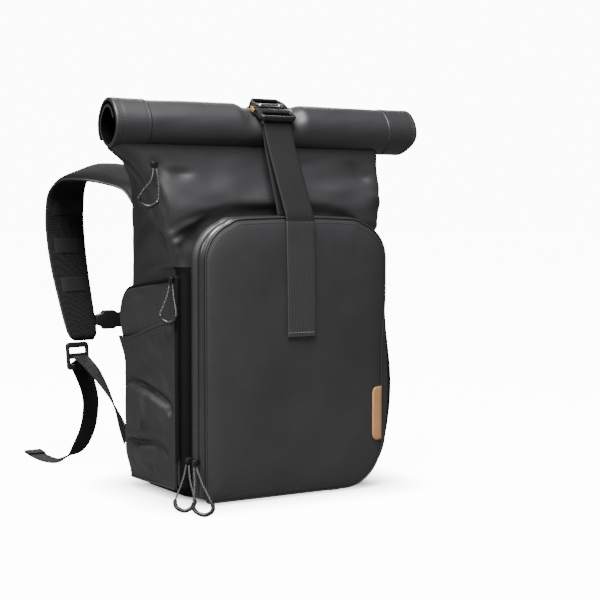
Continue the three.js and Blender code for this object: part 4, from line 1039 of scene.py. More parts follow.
PULLS = (
    PullShape("neck", (-160, -51.9, 384.8), (8, 7, 7), (
        (-161.5, -53, 381), (-163, -54.8, 374), (-166, -55, 366), (-171, -51, 358), (-175, -46, 350),
        (-175.5, -44, 345), (-173, -45, 341), (-166, -49, 337.6), (-159, -53, 341), (-156.3, -54.5, 345),
        (-156, -55, 350), (-156.5, -56, 358), (-157.5, -57.5, 366), (-158.3, -56.4, 374), (-158.6, -53.4, 381),
    )),
    PullShape("side", (-134.9, -41.5, 254.2), (5, 7, 7), (
        (-135.4, -40.2, 250), (-137, -40.5, 243), (-139.5, -40.5, 235), (-143, -41, 227), (-147.2, -41.5, 219),
        (-148.3, -41.3, 214), (-146.3, -43.3, 208.5), (-141.3, -48.3, 205.4), (-136.8, -53.3, 208.5),
        (-135.3, -55.3, 214), (-135, -54.6, 219), (-134.6, -51, 227), (-134.2, -47.5, 235),
        (-133.8, -44.5, 243), (-133.5, -42.8, 250),
    )),
    PullShape("low_rear", (-126, -67.3, 48.6), (7.4, 6, 6.6), (
        (-128.2, -65.3, 44), (-134.2, -73.3, 37.2), (-140.5, -81, 30.4), (-147.5, -88.3, 23.6),
        (-154.9, -95.3, 16.7), (-160.3, -100.8, 11.6), (-162.7, -106, 7.6), (-162.1, -111.6, 4.5),
        (-157.7, -117.6, 2.6), (-150.5, -118.6, 4.5), (-145.1, -116.4, 7.6), (-141.7, -111.8, 11.6),
        (-139.5, -104.5, 16.7), (-136.9, -94.7, 23.6), (-133.7, -85, 30.4), (-130, -75.7, 37.2),
        (-125.6, -66.8, 44),
    )),
    PullShape("low_front", (-126, -83.6, 48.6), (7.4, 6, 6.6), (
        (-127.3, -81.5, 44), (-132.2, -92.7, 37), (-137.6, -103.6, 29.9), (-143.5, -114.4, 22.9),
        (-150, -124.9, 15.8), (-154.5, -132.5, 10.8), (-156, -138.4, 7.3), (-154.5, -144.4, 4.3),
        (-148.9, -149.5, 2.6), (-141.3, -148.8, 4.3), (-136.4, -145, 7.3), (-134.1, -139.5, 10.8),
        (-133, -130.7, 15.8), (-131.7, -118.4, 22.9), (-130, -106.2, 29.9), (-127.6, -94.3, 37),
        (-124.6, -82.7, 44),
    )),
)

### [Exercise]
Recopy all the lines exactly as they appear.

### [Task solution]
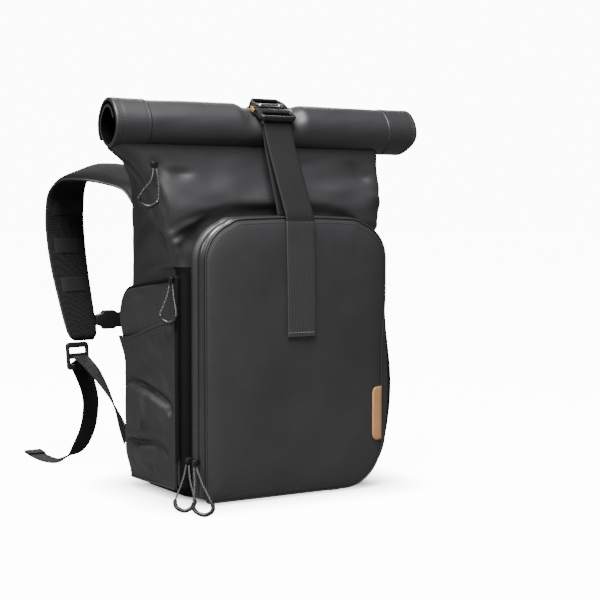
Continue the three.js and Blender code for this object: part 4, from line 1039 of scene.py. More parts follow.
PULLS = (
    PullShape("neck", (-160, -51.9, 384.8), (8, 7, 7), (
        (-161.5, -53, 381), (-163, -54.8, 374), (-166, -55, 366), (-171, -51, 358), (-175, -46, 350),
        (-175.5, -44, 345), (-173, -45, 341), (-166, -49, 337.6), (-159, -53, 341), (-156.3, -54.5, 345),
        (-156, -55, 350), (-156.5, -56, 358), (-157.5, -57.5, 366), (-158.3, -56.4, 374), (-158.6, -53.4, 381),
    )),
    PullShape("side", (-134.9, -41.5, 254.2), (5, 7, 7), (
        (-135.4, -40.2, 250), (-137, -40.5, 243), (-139.5, -40.5, 235), (-143, -41, 227), (-147.2, -41.5, 219),
        (-148.3, -41.3, 214), (-146.3, -43.3, 208.5), (-141.3, -48.3, 205.4), (-136.8, -53.3, 208.5),
        (-135.3, -55.3, 214), (-135, -54.6, 219), (-134.6, -51, 227), (-134.2, -47.5, 235),
        (-133.8, -44.5, 243), (-133.5, -42.8, 250),
    )),
    PullShape("low_rear", (-126, -67.3, 48.6), (7.4, 6, 6.6), (
        (-128.2, -65.3, 44), (-134.2, -73.3, 37.2), (-140.5, -81, 30.4), (-147.5, -88.3, 23.6),
        (-154.9, -95.3, 16.7), (-160.3, -100.8, 11.6), (-162.7, -106, 7.6), (-162.1, -111.6, 4.5),
        (-157.7, -117.6, 2.6), (-150.5, -118.6, 4.5), (-145.1, -116.4, 7.6), (-141.7, -111.8, 11.6),
        (-139.5, -104.5, 16.7), (-136.9, -94.7, 23.6), (-133.7, -85, 30.4), (-130, -75.7, 37.2),
        (-125.6, -66.8, 44),
    )),
    PullShape("low_front", (-126, -83.6, 48.6), (7.4, 6, 6.6), (
        (-127.3, -81.5, 44), (-132.2, -92.7, 37), (-137.6, -103.6, 29.9), (-143.5, -114.4, 22.9),
        (-150, -124.9, 15.8), (-154.5, -132.5, 10.8), (-156, -138.4, 7.3), (-154.5, -144.4, 4.3),
        (-148.9, -149.5, 2.6), (-141.3, -148.8, 4.3), (-136.4, -145, 7.3), (-134.1, -139.5, 10.8),
        (-133, -130.7, 15.8), (-131.7, -118.4, 22.9), (-130, -106.2, 29.9), (-127.6, -94.3, 37),
        (-124.6, -82.7, 44),
    )),
)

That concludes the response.